● **TASK DIRECTIONS**
Copy the first line of the material below and every later line through the line containing "return back.removeSplitter()", without any other output.

Start RECORDED INFORMATION

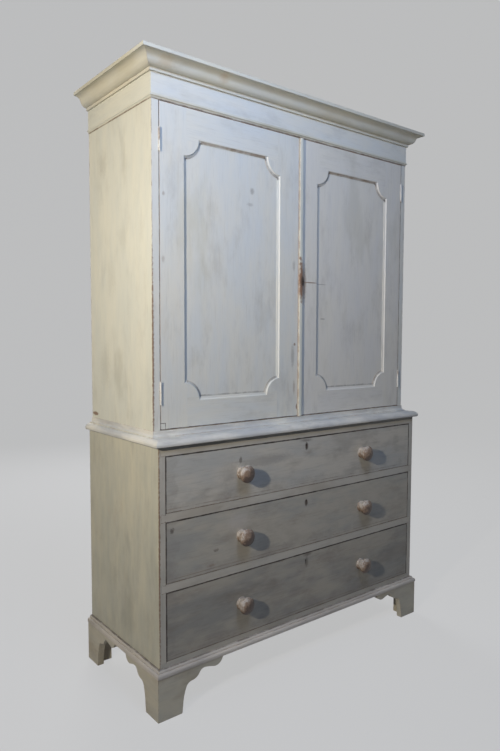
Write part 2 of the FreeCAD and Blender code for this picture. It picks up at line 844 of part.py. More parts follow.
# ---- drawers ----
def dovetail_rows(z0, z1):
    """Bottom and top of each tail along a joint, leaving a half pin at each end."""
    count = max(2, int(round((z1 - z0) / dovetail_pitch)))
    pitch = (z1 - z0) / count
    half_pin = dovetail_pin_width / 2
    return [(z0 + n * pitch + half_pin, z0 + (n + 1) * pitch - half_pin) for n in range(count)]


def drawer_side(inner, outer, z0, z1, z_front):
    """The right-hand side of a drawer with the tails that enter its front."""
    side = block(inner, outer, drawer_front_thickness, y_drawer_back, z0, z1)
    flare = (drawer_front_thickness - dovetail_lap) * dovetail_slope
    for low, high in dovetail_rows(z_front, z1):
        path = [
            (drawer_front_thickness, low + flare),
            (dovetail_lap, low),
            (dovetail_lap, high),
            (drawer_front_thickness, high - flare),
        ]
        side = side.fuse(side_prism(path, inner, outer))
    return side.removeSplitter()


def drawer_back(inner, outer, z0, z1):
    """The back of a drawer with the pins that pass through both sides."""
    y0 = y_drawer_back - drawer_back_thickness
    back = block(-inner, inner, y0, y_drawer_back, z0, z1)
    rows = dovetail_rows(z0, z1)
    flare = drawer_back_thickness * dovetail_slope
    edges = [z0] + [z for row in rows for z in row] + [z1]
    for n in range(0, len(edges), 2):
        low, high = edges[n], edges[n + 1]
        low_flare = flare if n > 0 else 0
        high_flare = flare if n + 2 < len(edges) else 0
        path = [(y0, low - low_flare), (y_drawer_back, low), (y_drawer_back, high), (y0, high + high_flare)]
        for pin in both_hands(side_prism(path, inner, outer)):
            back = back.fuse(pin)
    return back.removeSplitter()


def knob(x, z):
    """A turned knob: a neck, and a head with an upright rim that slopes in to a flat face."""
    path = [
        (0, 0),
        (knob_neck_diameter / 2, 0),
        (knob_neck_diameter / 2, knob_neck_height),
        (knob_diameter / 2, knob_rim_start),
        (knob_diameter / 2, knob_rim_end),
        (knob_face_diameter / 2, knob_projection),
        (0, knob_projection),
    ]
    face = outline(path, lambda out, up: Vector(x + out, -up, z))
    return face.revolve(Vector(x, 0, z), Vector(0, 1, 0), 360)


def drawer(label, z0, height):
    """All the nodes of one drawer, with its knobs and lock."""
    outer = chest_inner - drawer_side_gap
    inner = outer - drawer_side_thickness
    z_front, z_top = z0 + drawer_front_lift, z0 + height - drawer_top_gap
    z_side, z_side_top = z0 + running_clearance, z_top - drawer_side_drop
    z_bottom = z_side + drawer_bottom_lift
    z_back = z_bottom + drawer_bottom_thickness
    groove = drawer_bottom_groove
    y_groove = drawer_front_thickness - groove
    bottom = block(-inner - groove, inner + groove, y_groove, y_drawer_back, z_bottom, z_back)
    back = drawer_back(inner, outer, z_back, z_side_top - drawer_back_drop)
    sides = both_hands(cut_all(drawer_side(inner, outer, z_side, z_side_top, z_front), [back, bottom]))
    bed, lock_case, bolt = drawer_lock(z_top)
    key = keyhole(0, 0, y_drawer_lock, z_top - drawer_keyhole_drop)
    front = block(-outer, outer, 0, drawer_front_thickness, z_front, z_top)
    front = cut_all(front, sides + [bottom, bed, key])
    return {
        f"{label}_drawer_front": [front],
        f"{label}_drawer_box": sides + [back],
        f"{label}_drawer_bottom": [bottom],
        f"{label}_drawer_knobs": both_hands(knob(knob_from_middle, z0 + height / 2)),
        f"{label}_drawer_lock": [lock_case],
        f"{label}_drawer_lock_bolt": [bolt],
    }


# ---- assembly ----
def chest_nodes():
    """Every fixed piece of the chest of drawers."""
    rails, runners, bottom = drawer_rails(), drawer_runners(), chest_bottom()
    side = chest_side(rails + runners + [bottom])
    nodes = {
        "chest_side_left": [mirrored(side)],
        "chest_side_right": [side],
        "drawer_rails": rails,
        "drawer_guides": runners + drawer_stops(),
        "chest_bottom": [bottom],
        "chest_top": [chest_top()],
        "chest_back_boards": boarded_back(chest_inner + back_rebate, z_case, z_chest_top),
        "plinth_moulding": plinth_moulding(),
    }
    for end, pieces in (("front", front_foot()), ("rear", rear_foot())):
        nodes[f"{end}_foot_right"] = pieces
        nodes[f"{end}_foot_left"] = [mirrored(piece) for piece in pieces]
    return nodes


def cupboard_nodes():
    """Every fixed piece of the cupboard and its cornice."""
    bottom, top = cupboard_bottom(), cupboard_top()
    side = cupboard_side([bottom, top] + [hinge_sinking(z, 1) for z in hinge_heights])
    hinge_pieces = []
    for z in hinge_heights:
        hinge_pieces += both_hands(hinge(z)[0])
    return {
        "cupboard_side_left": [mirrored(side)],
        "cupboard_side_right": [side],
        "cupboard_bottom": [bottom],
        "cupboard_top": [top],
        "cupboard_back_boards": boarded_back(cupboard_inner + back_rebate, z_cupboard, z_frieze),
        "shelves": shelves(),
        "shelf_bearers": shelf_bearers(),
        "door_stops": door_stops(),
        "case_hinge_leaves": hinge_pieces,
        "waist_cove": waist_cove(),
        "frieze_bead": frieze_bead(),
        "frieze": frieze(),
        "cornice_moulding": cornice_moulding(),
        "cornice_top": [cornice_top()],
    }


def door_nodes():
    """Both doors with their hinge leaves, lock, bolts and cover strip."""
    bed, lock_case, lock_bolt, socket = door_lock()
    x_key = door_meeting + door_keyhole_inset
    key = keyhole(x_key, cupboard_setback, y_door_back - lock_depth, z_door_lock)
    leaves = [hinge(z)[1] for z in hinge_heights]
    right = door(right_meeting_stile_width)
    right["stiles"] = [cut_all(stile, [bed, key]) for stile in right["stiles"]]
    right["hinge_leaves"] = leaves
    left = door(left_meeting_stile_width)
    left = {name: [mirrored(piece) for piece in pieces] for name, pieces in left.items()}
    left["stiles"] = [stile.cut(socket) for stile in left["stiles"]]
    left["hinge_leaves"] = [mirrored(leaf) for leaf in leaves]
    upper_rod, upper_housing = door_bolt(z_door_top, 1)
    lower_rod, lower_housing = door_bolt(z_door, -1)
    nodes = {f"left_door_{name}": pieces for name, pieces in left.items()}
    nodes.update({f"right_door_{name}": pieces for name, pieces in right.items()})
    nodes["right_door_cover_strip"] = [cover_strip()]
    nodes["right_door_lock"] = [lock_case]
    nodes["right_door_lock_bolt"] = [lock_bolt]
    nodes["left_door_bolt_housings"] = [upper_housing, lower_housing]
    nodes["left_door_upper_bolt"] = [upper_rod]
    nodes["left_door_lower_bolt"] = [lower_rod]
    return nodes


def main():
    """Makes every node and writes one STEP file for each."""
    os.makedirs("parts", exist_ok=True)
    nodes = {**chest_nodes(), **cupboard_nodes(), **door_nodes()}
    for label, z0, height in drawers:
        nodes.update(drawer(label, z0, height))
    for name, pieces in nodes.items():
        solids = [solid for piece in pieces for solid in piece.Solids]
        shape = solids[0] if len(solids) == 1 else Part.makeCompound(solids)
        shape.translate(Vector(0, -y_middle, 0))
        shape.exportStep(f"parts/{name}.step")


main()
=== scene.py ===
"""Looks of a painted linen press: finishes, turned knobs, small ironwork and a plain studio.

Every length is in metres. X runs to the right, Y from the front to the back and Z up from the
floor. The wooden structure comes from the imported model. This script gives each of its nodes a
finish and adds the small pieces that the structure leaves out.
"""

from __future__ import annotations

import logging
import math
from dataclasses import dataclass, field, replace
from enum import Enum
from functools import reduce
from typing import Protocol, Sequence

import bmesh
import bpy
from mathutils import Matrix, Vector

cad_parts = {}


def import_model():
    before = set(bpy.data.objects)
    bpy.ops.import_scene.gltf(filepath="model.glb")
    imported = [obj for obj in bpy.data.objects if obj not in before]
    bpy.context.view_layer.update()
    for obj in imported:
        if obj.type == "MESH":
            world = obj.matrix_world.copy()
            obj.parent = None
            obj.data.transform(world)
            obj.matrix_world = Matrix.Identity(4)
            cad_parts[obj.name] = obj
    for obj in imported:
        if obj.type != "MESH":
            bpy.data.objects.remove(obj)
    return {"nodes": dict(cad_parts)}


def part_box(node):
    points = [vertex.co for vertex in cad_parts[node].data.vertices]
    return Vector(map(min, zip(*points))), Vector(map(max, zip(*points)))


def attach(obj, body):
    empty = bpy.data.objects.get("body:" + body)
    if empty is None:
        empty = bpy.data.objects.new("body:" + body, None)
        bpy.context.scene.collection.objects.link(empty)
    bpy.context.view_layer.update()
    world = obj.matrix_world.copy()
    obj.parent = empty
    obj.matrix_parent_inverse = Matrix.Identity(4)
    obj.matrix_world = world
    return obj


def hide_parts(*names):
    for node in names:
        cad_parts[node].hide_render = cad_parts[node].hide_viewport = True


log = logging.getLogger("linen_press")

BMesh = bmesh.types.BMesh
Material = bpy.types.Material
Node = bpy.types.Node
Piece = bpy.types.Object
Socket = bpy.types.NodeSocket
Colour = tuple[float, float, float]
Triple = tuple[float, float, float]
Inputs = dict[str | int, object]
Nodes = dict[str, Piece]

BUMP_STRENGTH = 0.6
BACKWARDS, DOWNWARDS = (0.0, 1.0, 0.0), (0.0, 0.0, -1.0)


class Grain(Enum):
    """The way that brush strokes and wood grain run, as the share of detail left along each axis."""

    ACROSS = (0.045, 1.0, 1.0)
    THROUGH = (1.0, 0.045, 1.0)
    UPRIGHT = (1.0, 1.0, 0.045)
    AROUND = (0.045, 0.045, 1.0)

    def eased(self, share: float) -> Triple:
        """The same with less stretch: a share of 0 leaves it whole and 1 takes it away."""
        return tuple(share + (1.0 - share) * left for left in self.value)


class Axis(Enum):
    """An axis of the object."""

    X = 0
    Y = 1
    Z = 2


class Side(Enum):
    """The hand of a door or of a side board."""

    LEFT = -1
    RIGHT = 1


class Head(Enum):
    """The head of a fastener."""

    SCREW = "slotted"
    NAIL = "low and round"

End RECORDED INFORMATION

● **RESULT FOR THIS TASK**
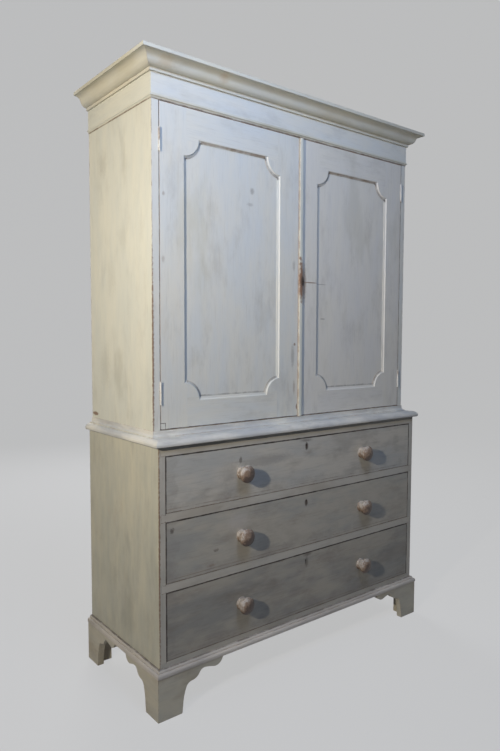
Write part 2 of the FreeCAD and Blender code for this picture. It picks up at line 844 of part.py. More parts follow.
# ---- drawers ----
def dovetail_rows(z0, z1):
    """Bottom and top of each tail along a joint, leaving a half pin at each end."""
    count = max(2, int(round((z1 - z0) / dovetail_pitch)))
    pitch = (z1 - z0) / count
    half_pin = dovetail_pin_width / 2
    return [(z0 + n * pitch + half_pin, z0 + (n + 1) * pitch - half_pin) for n in range(count)]


def drawer_side(inner, outer, z0, z1, z_front):
    """The right-hand side of a drawer with the tails that enter its front."""
    side = block(inner, outer, drawer_front_thickness, y_drawer_back, z0, z1)
    flare = (drawer_front_thickness - dovetail_lap) * dovetail_slope
    for low, high in dovetail_rows(z_front, z1):
        path = [
            (drawer_front_thickness, low + flare),
            (dovetail_lap, low),
            (dovetail_lap, high),
            (drawer_front_thickness, high - flare),
        ]
        side = side.fuse(side_prism(path, inner, outer))
    return side.removeSplitter()


def drawer_back(inner, outer, z0, z1):
    """The back of a drawer with the pins that pass through both sides."""
    y0 = y_drawer_back - drawer_back_thickness
    back = block(-inner, inner, y0, y_drawer_back, z0, z1)
    rows = dovetail_rows(z0, z1)
    flare = drawer_back_thickness * dovetail_slope
    edges = [z0] + [z for row in rows for z in row] + [z1]
    for n in range(0, len(edges), 2):
        low, high = edges[n], edges[n + 1]
        low_flare = flare if n > 0 else 0
        high_flare = flare if n + 2 < len(edges) else 0
        path = [(y0, low - low_flare), (y_drawer_back, low), (y_drawer_back, high), (y0, high + high_flare)]
        for pin in both_hands(side_prism(path, inner, outer)):
            back = back.fuse(pin)
    return back.removeSplitter()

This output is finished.